For many teams, Endtest’s lower-maintenance model is the better fit once the suite is large enough to matter operationally.
A practical migration thought: keep the suite useful, not precious
Teams often get trapped by the sunk cost of an existing framework. If you already have Playwright coverage, you do not need to replace everything. The better question is whether some part of the suite would benefit from a lower-maintenance platform.
You might keep Playwright for:
- highly custom workflows
- API plus UI hybrid tests
- deeply engineered edge cases
And move critical, frequently changing regression flows into Endtest if the goal is to reduce upkeep and broaden ownership.

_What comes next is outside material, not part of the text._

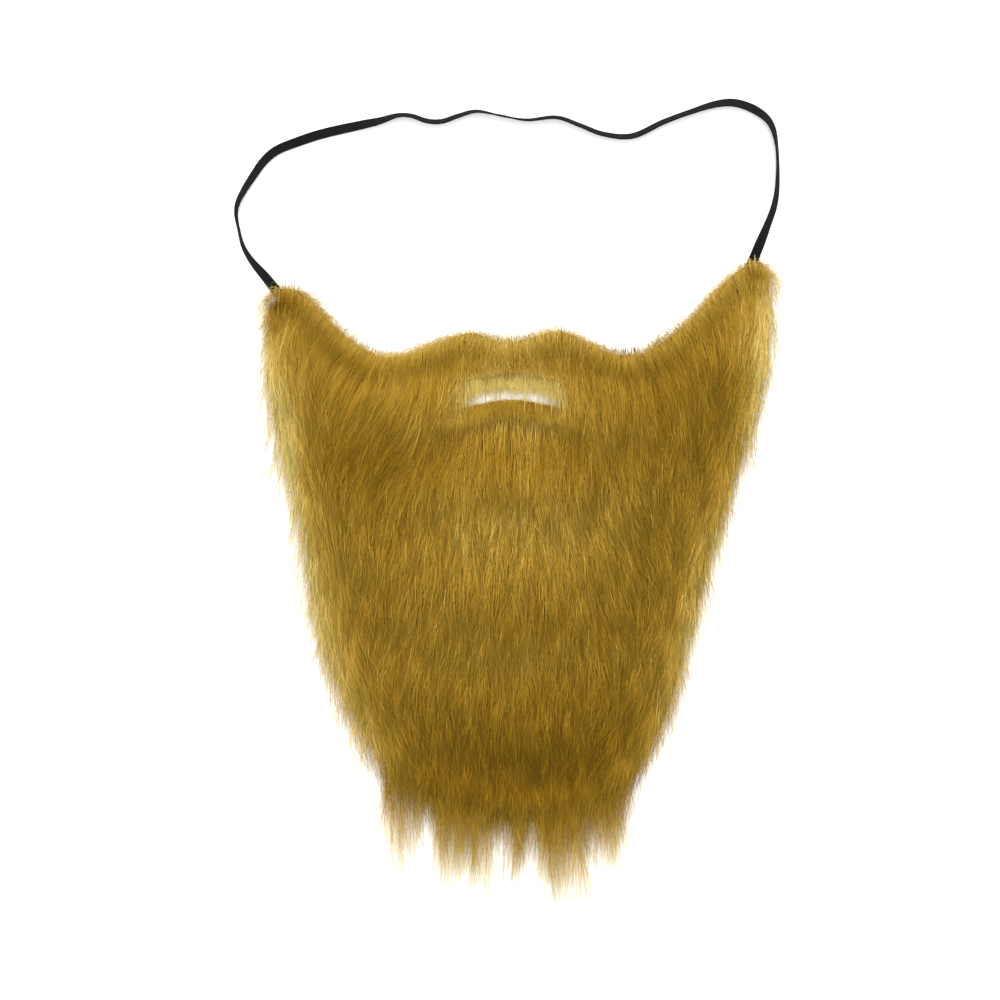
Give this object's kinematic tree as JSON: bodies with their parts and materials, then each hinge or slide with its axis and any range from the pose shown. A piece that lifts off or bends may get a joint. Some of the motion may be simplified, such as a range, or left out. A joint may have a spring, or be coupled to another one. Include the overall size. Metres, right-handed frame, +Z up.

That hybrid approach can be pragmatic. It allows engineering to keep control where code is the right tool, while letting QA own the high-churn regression layer in a system that is designed to heal and stay maintainable.
Where to read more
If you are evaluating Endtest directly, start with the Endtest vs Playwright comparison, then review the self-healing tests feature and the documentation for self-healing behavior. If you are trying to decide whether a code-first stack is still the right choice, it is also worth reviewing the official Playwright docs and asking how much framework ownership your team is willing to carry.
Final takeaway
For regression suites with frequent UI churn, the winning tool is usually the one that turns maintenance into a small, predictable task instead of a constant source of disruption. Playwright is excellent when your team wants code-level control and can sustain that ownership model. Endtest is stronger when the goal is to keep regression coverage current with less framework work, more shared ownership, and fewer selector-related interruptions.
If your suite is still small, either tool can work. Once you get past the first 50 tests, the difference between “can build tests” and “can keep tests healthy” becomes very real. That is where Endtest’s self-healing, managed platform approach has a practical edge for teams that want regression maintenance to stay under control.